At the time of the birth of Christ, Rome was the most powerful nation in the world.  The Roman judicial system had given the world laws to protect the people and a political system to govern them.  The powerful Roman army was more than capable of enforcing these laws and this system of government.  As a result, the world was experiencing peace and safety.

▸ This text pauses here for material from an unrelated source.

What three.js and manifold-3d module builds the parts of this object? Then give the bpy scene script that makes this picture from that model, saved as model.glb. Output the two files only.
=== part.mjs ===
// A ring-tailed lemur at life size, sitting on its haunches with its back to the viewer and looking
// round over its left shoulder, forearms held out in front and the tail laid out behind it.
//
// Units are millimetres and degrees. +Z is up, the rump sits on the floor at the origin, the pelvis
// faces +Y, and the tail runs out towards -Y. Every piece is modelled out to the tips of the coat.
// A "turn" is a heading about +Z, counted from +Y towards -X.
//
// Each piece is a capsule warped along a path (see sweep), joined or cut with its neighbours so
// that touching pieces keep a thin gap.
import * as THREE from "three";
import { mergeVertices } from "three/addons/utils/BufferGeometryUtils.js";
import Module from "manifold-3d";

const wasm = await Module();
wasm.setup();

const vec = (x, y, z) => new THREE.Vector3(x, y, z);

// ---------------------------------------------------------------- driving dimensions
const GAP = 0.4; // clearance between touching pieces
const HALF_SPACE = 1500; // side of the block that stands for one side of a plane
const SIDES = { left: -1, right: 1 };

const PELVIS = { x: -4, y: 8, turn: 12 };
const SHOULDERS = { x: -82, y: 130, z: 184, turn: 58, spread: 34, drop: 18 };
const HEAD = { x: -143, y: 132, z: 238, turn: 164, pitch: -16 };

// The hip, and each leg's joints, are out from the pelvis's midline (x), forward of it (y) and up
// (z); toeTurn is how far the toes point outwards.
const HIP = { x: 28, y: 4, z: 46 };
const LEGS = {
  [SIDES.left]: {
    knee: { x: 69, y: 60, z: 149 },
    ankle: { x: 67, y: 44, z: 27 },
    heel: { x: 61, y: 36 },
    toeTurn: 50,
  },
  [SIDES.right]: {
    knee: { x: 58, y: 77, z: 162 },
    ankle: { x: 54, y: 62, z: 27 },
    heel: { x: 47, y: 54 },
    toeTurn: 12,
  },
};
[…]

The Romans had also developed a superior road system, making travel in the ancient world easier.  Earlier the Greeks had given the world a common language, allowing people to communicate more easily with one another.  This particular time in history brought peace, organization, communication and transportation out of a world of turmoil, language barriers, constant war, and little communication. These changes were all important if the good news of God’s visit to the earth was to be spread throughout the earth.  This was the exact moment in history that God determined to be “the fullness of time.”

Why did Jesus Christ Come to Earth?

That Jesus Christ is God in the flesh cannot be denied.  While upon planet earth, He did not attempt to hide His identity.  He claimed that He and His Father were the same.

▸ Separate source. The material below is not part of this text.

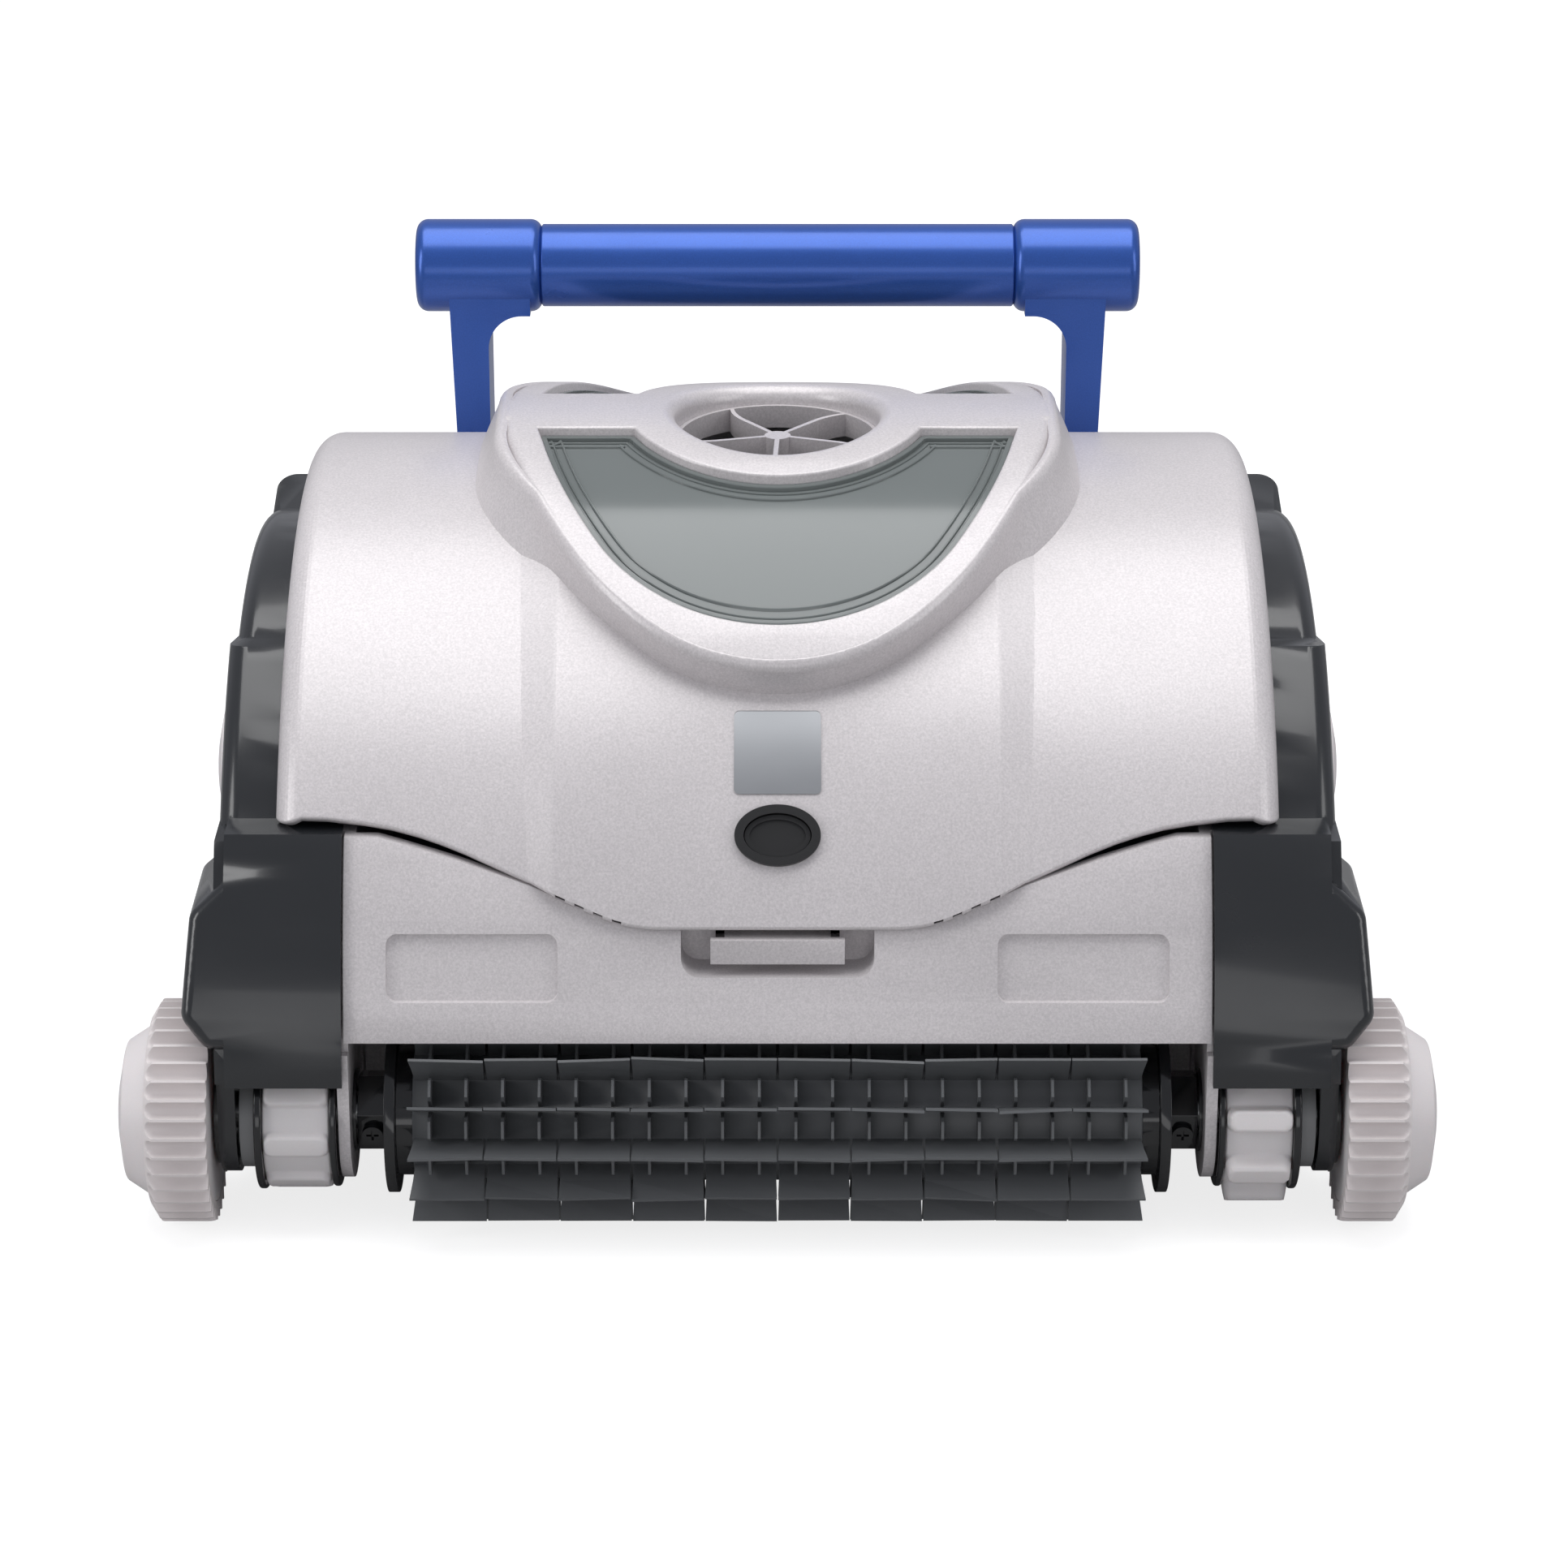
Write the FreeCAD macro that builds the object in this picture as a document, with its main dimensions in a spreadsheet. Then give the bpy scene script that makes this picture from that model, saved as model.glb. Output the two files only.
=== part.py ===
"""Robotic pool cleaner: two driven brush axles under an arched shell with a hinged top cover.

Frame: millimetres, +X to the machine's right, +Y to its rear, +Z up. The origin is on the floor at
the centre of the machine. Both axles lie along X, at +-axle_y, and every arched surface is part of a
cylinder about a line along X at height arch_z.
"""

import FreeCAD, Part
import math
import os
import re

import Sketcher

Vector = FreeCAD.Vector

SIZES = (
    # wheels, axles and brushes
    ("axle_y", 152, "distance of each axle from the middle"),
    ("axle_z", 36.5, "height of the axles"),
    ("tyre_radius", 36.5, "tyre, over the treads"),
    ("rim_radius", 30, "inside of the tyre, outside of the hub"),
    ("tread_depth", 3, "depth of the valleys between the treads"),
    ("tread_cut_radius", 2.6, "round cutter that makes a valley"),
    ("tread_count", 36, "treads round a tyre"),
    ("wheel_inner_x", 183.5, "inner side of the wheels"),
    ("tyre_outer_x", 201, "where the treads end"),
    ("hub_outer_x", 215.4, "outermost point of the hubs"),
    ("shaft_radius", 6, "axle shaft"),
    ("bush_radius", 9.5, "outside of the axle bushes"),
    ("brush_half", 118, "half the length of a brush"),
    ("brush_radius", 37.4, "brush, over the fins"),
    ("brush_base_radius", 23, "sleeve that the fins stand on"),
    ("core_radius", 21.3, "tube inside the brush"),
    ("fin_thickness", 1, "thickness of a brush fin"),
    ("fin_count", 14, "fins round a brush"),
    ("segment_count", 10, "segments along a brush"),
    ("slit_width", 0.8, "slit between brush segments"),
    ("flange_radius", 27, "dished flange at a brush's end"),
    ("flange_end_x", 127, "outer side of that flange"),
    ("coupler_radius", 13.8, "hexagonal coupler, over its corners"),
    ("coupler_end_x", 136.6, "end of the coupler"),
    ("coupler_screw_radius", 1.6, "screws through the couplers"),
    ("spool_start_x", 142.6, "inner end of the bump ring's spool"),
    ("ring_start_x", 144.9, "inner side of a bump ring"),
    ("ring_end_x", 166.6, "outer side of a bump ring"),
    ("ring_bore_radius", 20, "spool under a bump ring"),
    ("ring_sleeve_radius", 23.5, "bump ring between its pads"),
    ("ring_low_radius", 26, "left bump ring, over its low pads"),
    ("ring_high_radius", 29.8, "right bump ring, over its high pads"),
    ("pad_count", 9, "pads round a bump ring"),
    # belt drive
    ("belt_start_x", 169.6, "inner edge of the drive belts"),
    ("belt_end_x", 174.4, "outer edge of the drive belts"),
    ("pulley_radius", 16.8, "axle pulleys"),
    ("drive_pulley_radius", 10, "pulleys of the drive shaft"),
    ("belt_gap", 0.3, "air between a belt and its pulleys"),
    ("belt_thickness", 1.5, "drive belts"),
    ("drive_z", 70, "height of the drive shaft"),
    ("drive_shaft_radius", 5, "drive shaft"),
    # lower housing
    ("arch_z", 31, "height of the line about which the shell curves"),
    ("housing_radius", 179, "outside of the lower housing"),
    ("housing_half", 139.2, "half width of the lower housing"),
    ("housing_wall", 3.5, "wall of the lower housing"),
    ("floor_z", 12, "underside of the tub"),
    ("bay_radius", 41, "brush bays, about the axles"),
    ("leg_inner_x", 138.2, "inner side of the housing's leg plates"),
    ("leg_outer_x", 141.9, "outer side of the housing's leg plates"),
    ("leg_radius", 22, "round ends of the leg plates"),
    ("leg_top_radius", 174, "leg plates where they follow the arch"),
    ("tub_half_y", 119, "half length of the tub's floor"),
    ("split_y", 107, "where the housing's front and rear sub-parts meet its middle"),
    ("recess_start_x", 70.5, "inner edge of the recesses in the front wall"),
    ("recess_end_x", 125.5, "outer edge of the recesses"),
    ("recess_low_z", 83.5, "lower edge of the recesses"),
    ("recess_high_z", 104.2, "upper edge of the recesses"),
    ("recess_depth", 1.8, "depth of the recesses"),
    ("pocket_half", 31, "half width of the latch pocket"),
    ("pocket_low_z", 91.2, "bottom of the latch pocket"),
    ("pocket_back_y", 154, "back wall of the latch pocket"),
    ("floor_opening_x", 105, "half width of the opening in the tub's floor"),
    ("floor_opening_y", 85, "half length of that opening"),
    ("inlet_y", 58, "middle of the suction inlets"),
    ("inlet_half_x", 60, "half length of an inlet"),
    ("inlet_half_y", 12, "half width of an inlet"),
    # side covers
    ("shoulder_radius", 181, "lowest lobe of a side cover"),
    ("shoulder_inner_x", 139.8, "inner edge of that lobe"),
    ("shoulder_outer_x", 177.5, "outer side of that lobe"),
    ("shoulder_low_z", 57, "bottom of that lobe's front wall"),
    ("shoulder_high_z", 133, "top of that lobe"),
    ("middle_radius", 170, "middle lobe of a side cover"),
    ("middle_end_y", 90, "upper end of the middle lobe"),
    ("top_radius", 153, "top lobe of a side cover"),
    ("top_end_y", 66, "end of the top lobe"),
    ("side_inner_x", 155.5, "inner edge of the upper lobes, under the top cover's skirt"),
    ("web_outer_x", 158.5, "outer side of the web that closes the gap inside the skirt"),
    ("web_radius", 173, "top of that web"),
    ("side_outer_x", 181, "outer side of a side cover"),
    ("side_wall", 3, "wall of a side cover"),
    ("side_round", 7, "rounding of a side cover's upper edge"),
    ("cavity_end_x", 175.3, "inner face of a side cover's outer plate"),
    ("side_leg_radius", 20, "round ends of the outer plate, about the axles"),
    ("fender_outer_x", 191.5, "outer side of the fenders over the tyres"),
    ("fender_ridge_round", 6, "rounding along a fender's long ridges"),
    ("fender_rim_round", 4, "rounding round a fender's end"),
    ("fender_bay_radius", 39.6, "underside of the fenders, about the axles"),
    # top cover
    ("cover_radius", 180, "outside of the top cover"),
    ("cover_half", 162, "half width of the top cover"),
    ("cover_wall", 3, "wall of the top cover"),
    ("cover_round", 9, "rounding of the top cover's side edges"),
    ("skirt_radius", 172, "lower edge of the top cover's sides"),
    ("panel_radius", 181.5, "raised panel along the middle of the cover"),
    ("panel_z", 32.5, "height of the line about which the panel curves"),
    ("panel_half", 72, "half width of the raised panel"),
    ("panel_foot", 84, "half width of the panel over its sloping sides"),
    ("seam_low_z", 106.5, "bottom edge of the cover in the middle"),
    ("seam_high_z", 137.8, "bottom edge of the cover at its sides"),
    ("seam_gap", 0.5, "gap between the cover and the housing"),
    # lid frame, windows and outlet
    ("frame_radius", 193, "top of the lid frame"),
    ("mouth_round", 5, "rounding of the outlet's mouth"),
    ("crest_round", 4, "rounding of the lid frame's outer edge"),
    ("window_round", 1, "rounding of the lid frame's window openings"),
    ("frame_z", 36, "height of the line about which the lid frame curves"),
    ("frame_lean", 32, "lean of the lid frame's end walls, in degrees"),
    ("window_sunk", 4.5, "windows below the top of the lid frame"),
    ("window_thickness", 2.4, "windows"),
    ("outlet_radius", 35, "outlet in the lid frame"),
    ("ring_outer_radius", 52, "ring round the outlet"),
    ("vane_top_z", 219, "top of the outlet grille"),
    ("vane_height", 8, "height of the grille's vanes"),
    ("vane_thickness", 1.6, "thickness of the vanes"),
    # badge plate and release button
    ("badge_half", 14, "half width of the badge plate"),
    ("badge_low_z", 144.7, "bottom of the badge plate"),
    ("badge_high_z", 165.7, "top of the badge plate"),
    ("button_y", 151, "release button, forward of the middle"),
    ("button_z", 133, "height of the release button"),
    ("button_tilt", 56, "lean of the button's axis from the vertical, in degrees"),
    ("bezel_long", 13.85, "half the length of the button's bezel"),
    ("bezel_short", 10, "half the width of the bezel"),
    ("button_long", 10.6, "half the length of the button"),
    ("button_short", 6.9, "half the width of the button"),
    ("latch_y", 153, "pivot of the latch tongue, forward of the middle"),
    ("latch_z", 112, "height of that pivot"),
    ("tongue_half", 21.5, "half width of the latch tongue"),
    ("tongue_low_z", 95.2, "bottom of the latch tongue"),
    # handle
    ("grip_y", 90, "handle, behind the middle"),
    ("grip_z", 253.6, "height of the handle's grip"),
    ("grip_radius", 14.65, "grip"),
    ("sleeve_radius", 16.4, "sleeves at the grip's ends"),
    ("sleeve_inner_x", 84, "inner end of the sleeves"),
    ("sleeve_outer_x", 128.6, "outer end of the sleeves"),
    ("arm_inner_x", 103, "inner side of the handle's arms"),
    ("arm_outer_x", 117, "outer side of the arms at the top"),
    ("arm_foot_x", 113.5, "outer side of the arms at the cover"),
    ("arm_half_y", 14, "half the depth of an arm"),
    ("arm_screw_radius", 1.6, "screws through the cover into the arms"),
    # hinge
    ("hinge_y", 178, "cover hinge, behind the middle"),
    ("hinge_z", 102, "height of the cover hinge"),
    ("hinge_radius", 5, "knuckles of the cover hinge"),
    ("base_screw_radius", 1.7, "screws that hold the base plate"),
    ("screw_head_radius", 3.4, "heads of the small screws"),
    ("pin_radius", 2, "hinge pins"),
    # motors and pump
    ("casing_radius", 42, "motor casing"),
    ("casing_top_z", 150, "top of the motor casing"),
    ("duct_inner_radius", 33, "inside of the pump duct"),
    ("duct_low_z", 170, "bottom of the pump duct"),
    ("duct_high_z", 199, "top of the pump duct"),
    ("impeller_radius", 31, "impeller"),
    ("pump_shaft_radius", 4, "pump shaft"),
)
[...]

“I and my Father are one.” (Jn. 10:30)

On another occasion, in response to a question from one of His followers concerning the true identity of His Father, He said, “He that has seen Me has seen the Father” (John 14:8). There can be no doubt that Jesus Christ claimed to be God.

As God, He came into the world to free the slaves.  God is eternal life and cannot die, so He temporarily set aside the characteristics of His deity, humiliated Himself, and came into the world to live among His creatures.  In human flesh He freely and deliberately submitted Himself to death upon a Roman cross in order to become a substitute for man’s sin.

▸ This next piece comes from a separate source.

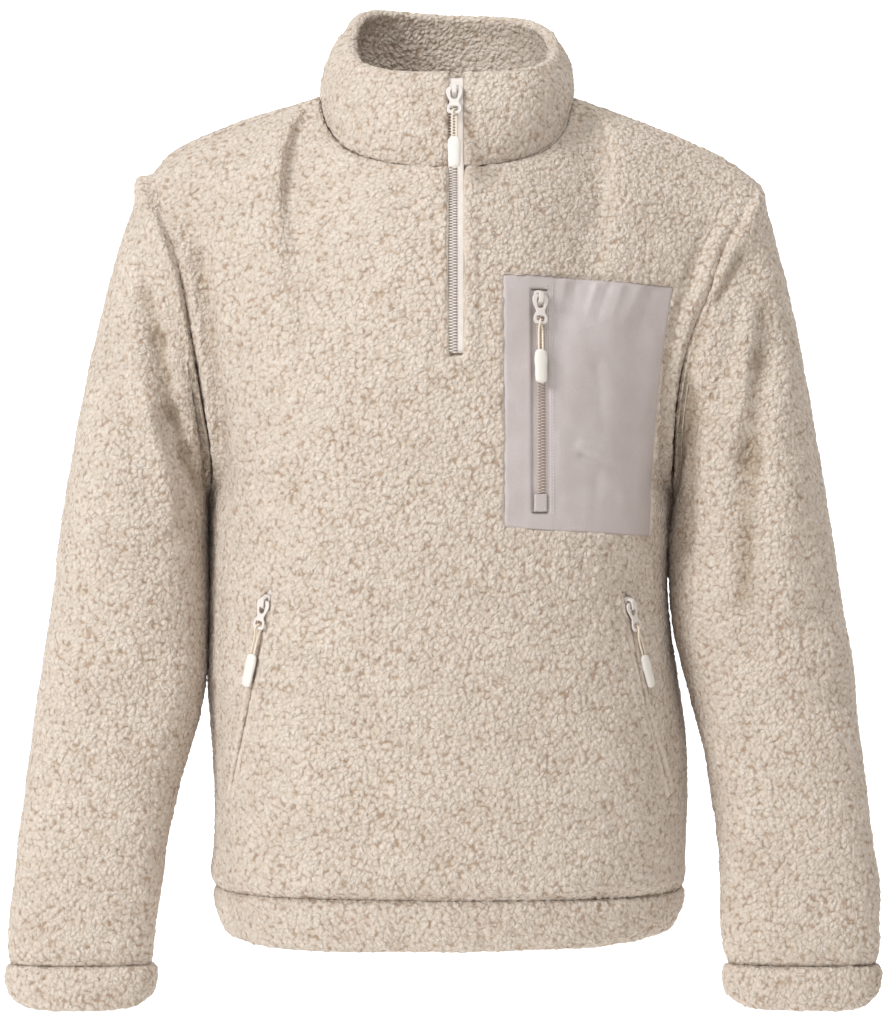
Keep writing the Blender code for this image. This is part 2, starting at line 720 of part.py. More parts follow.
def collar_rings(seam, seam_normals, turns, sides):
    """Rings of the collar: up its outer side, over its rolled top edge and down inside."""
    rings = []
    for point, normal, turn, side in zip(seam, seam_normals, turns, sides):
        reach = COLLAR_TOP_FRONT if side < 0 else COLLAR_TOP_BACK
        square = COLLAR_SQUARE_FRONT if side < 0 else COLLAR_SQUARE_BACK
        out = unit(np.array([-math.cos(turn), side * math.sin(turn) * 1.1, 0.0]))
        across = (math.cos(turn) - square * math.cos(3 * turn)) / (1 - square)
        away = side * (math.sin(turn) + square * math.sin(3 * turn)) / (1 - square)
        top_y = NECK_Y + reach * away
        # The rim falls steadily from its sides to the front, and is nearly level behind them.
        late = COLLAR_BACK_ROUND[0] + (COLLAR_BACK_ROUND[1] - COLLAR_BACK_ROUND[0]) * (1 + across) / 2
        slope = (1 + away) / 2 if away < 0 else 1 - 0.5 * (1 - min(away, 1)) ** late
        rim = COLLAR_FRONT_Z + (COLLAR_BACK_Z - COLLAR_FRONT_Z) * slope + COLLAR_TILT * across * slope
        top = np.array([COLLAR_TOP_X - COLLAR_TOP_HALF_WIDTH * across, top_y, rim])
        rise = top - point
        half = COLLAR_THICK / 2
        outside = [
            point + rise * share + out * COLLAR_BULGE * math.sin(math.pi * share)
            for share in (0, 0.08, 0.3, 0.55, 0.78)
        ]
        roll_middle = top - out * half - np.array([0, 0, half])
        roll = [
            roll_middle + out * half * math.cos(angle) + np.array([0, 0, half * math.sin(angle)])
            for angle in np.radians((0, 35, 70, 110, 145, 180))
        ]
        inside = [outside[k] - out * COLLAR_THICK for k in (4, 3, 2)]
        inside.append(point - out * COLLAR_THICK + np.array([0, 0, COLLAR_FOOT_RISE]))
        inside.append(point - normal * FLEECE)
        rings.append(np.array(outside + roll + inside))
    return np.array(rings)


def build_cloth(finish):
    """The fleece pieces. Returns the objects by name, and the surface that zips and pockets lie on."""
    across, neck_from, neck_to = columns_across()
    up = rows_up(BODY_ROWS, YOKE_ROWS)
    armpit = len(up) - YOKE_ROWS - 1
    front, front_normals = panel("front", across, up)
    back, back_normals = panel("back", across, up)

    made = {}
    down = np.concatenate([SLEEVE_HEAD_ROWS, np.linspace(1, 2, SLEEVE_ROWS + 1)[1:]])
    sleeves = {}
    for which, edge in (("left", 0), ("right", -1)):
        rim = [front[edge, :armpit - 1:-1], back[edge, armpit + 1:-1]]
        rim_normals = [front_normals[edge, :armpit - 1:-1], back_normals[edge, armpit + 1:-1]]
        armhole = np.concatenate(rim)
        body_normals = np.concatenate(rim_normals)
        grid, normals = sleeve(which, armhole, down)
        seam = shared(body_normals, normals[:, 0])
        size = YOKE_ROWS + 1
        seam[0] = shared(front_normals[edge, -1], back_normals[edge, -1], normals[0, 0])
        downward = np.array([0, 0, -1.0])
        seam[size - 1] = shared(downward, 0.3 * (front_normals[edge, armpit] + normals[size - 1, 0]))
        normals[:, 0] = seam
        front_normals[edge, :armpit - 1:-1] = seam[:size]
        back_normals[edge, armpit + 1:-1] = seam[size:]
        back_normals[edge, -1] = seam[0]
        back_normals[edge, armpit] = seam[size - 1]
        sleeves[which] = (grid, normals)

    for edge in (0, -1):
        side = shared(front_normals[edge, :armpit], back_normals[edge, :armpit])
        front_normals[edge, :armpit] = side
        back_normals[edge, :armpit] = side
    for part in (slice(1, neck_from), slice(neck_to + 1, -1)):
        shoulder = shared(front_normals[part, -1], back_normals[part, -1])
        front_normals[part, -1] = shoulder
        back_normals[part, -1] = shoulder

    # The neck seam goes round the front from left to right and comes back round the back.
    front_neck = front[neck_from:neck_to + 1, -1]
    back_neck = back[neck_from:neck_to + 1, -1]
    loop = np.concatenate([front_neck, back_neck[-2:0:-1]])
    half_turn = np.linspace(0, math.pi, NECK_COLUMNS + 1)
    turns = np.concatenate([half_turn, half_turn[-2:0:-1]])
    sides = np.array([-1] * (NECK_COLUMNS + 1) + [1] * (NECK_COLUMNS - 1))
    behind = back_normals[neck_from + 1:neck_to, -1][::-1]
    body = np.concatenate([front_normals[neck_from:neck_to + 1, -1], behind])
    for k, index in ((0, neck_from), (NECK_COLUMNS, neck_to)):
        body[k] = shared(front_normals[index, -1], back_normals[index, -1])
    upright = unit(points(-np.cos(turns), sides * np.sin(turns), 0.0))
    neck_normals = shared(body, upright)
    front_normals[neck_from:neck_to + 1, -1] = neck_normals[:NECK_COLUMNS + 1]
    back_normals[neck_from + 1:neck_to, -1] = neck_normals[:NECK_COLUMNS:-1]
    back_normals[neck_from, -1] = neck_normals[0]
    back_normals[neck_to, -1] = neck_normals[NECK_COLUMNS]
    lifted = loop + np.array([0, 0, COLLAR_LIFT])
    made["collar"] = loft("collar", collar_rings(lifted, neck_normals, turns, sides), finish, closed=True)

    # The hem seam goes round in the same way.
    hem = np.concatenate([front[:, 0], back[-2:0:-1, 0]])
    hem_normals = np.concatenate([front_normals[:, 0], back_normals[-2:0:-1, 0]])
    level = unit(hem_normals * (1, 1, 0))
    hem_normals = shared(hem_normals, level * 2)
    front_normals[:, 0] = hem_normals[:len(across)]
    back_normals[1:-1, 0] = hem_normals[:len(across) - 1:-1]
    back_normals[0, 0] = hem_normals[0]
    back_normals[-1, 0] = hem_normals[len(across) - 1]
    lowered = hem - np.array([0, 0, SEAM_GAP])
    hem_rings = band_rings(lowered, hem_normals, HEM_Z, HEM_TAPER, HEM_ROUND, HEM_TILT)
    made["hem_band"] = loft("hem_band", hem_rings, finish, closed=True)

    for name, grid, normals in (("front_panel", front, front_normals), ("back_panel", back, back_normals)):
        eased = inset(inset(grid, True, True, 0), False, True, 1)
        made[name] = wall(name, eased, normals, FLEECE, finish)

    for which, (grid, normals) in sleeves.items():
        name = "sleeve_" + which
        cuff_normals = unit(normals[:, -1] * (1, 1, 0))
        normals[:, -1] = cuff_normals
        eased = inset(grid, True, False, 1)
        made[name] = wall(name, eased, normals, FLEECE, finish, closed=True)
        start = grid[:, -1] - np.array([0, 0, SEAM_GAP])
        rings = band_rings(start, cuff_normals, CUFF_END_Z, CUFF_TAPER, CUFF_ROUND)
        made["cuff_" + which] = loft("cuff_" + which, rings, finish, closed=True)
    return made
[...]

“To redeem those that were under the law, that we might receive the adoption as sons.” (Gal. 4:5)

The benefits of Christ’s work of redemption on the cross are extended to us by faith alone.  We are also given the privilege of becoming children of God and joint-heirs with Jesus Christ.

A young Polynesian slave girl was placed on the slave blocks of New Orleans during the Civil War.   A wealthy plantation owner riding by in his carriage caught her eyes. He immediately sized up the situation, had compassion on her, and began bidding.  The bidding began in the hundreds of dollars but soon reached into the thousands. The leaders of the prostitution syndicate were furious but could do little about it.

Finally, the bidding ended and the stranger had purchased the girl.  He finished his paperwork and received the keys to her chains.  He approached her and she immediately spat in his face.  He wiped the spittle away and continued to unlock her chains. She cursed him violently.  The chains dropped away, and to her utter amazement, he said to her very gently, “Woman, you are free.”  She was astounded, not knowing what to say or do.  She had been purchased from the slave market and set free.

The plantation owner who had redeemed her climbed into his carriage and began to drive away.  Overwhelmed, the girl chased after him shouting, “Sir, let me serve you.  I want to be your slave.”

The man stopped his carriage and turned to her.  “You cannot be my servant.”

The girl’s face dropped, and she turned to walk away.  The gentle hand of her new owner turned her around, and he said, “But you can come share my home as my adopted daughter.”

Those who have been redeemed by the blood of Jesus have also been adopted into the family of God.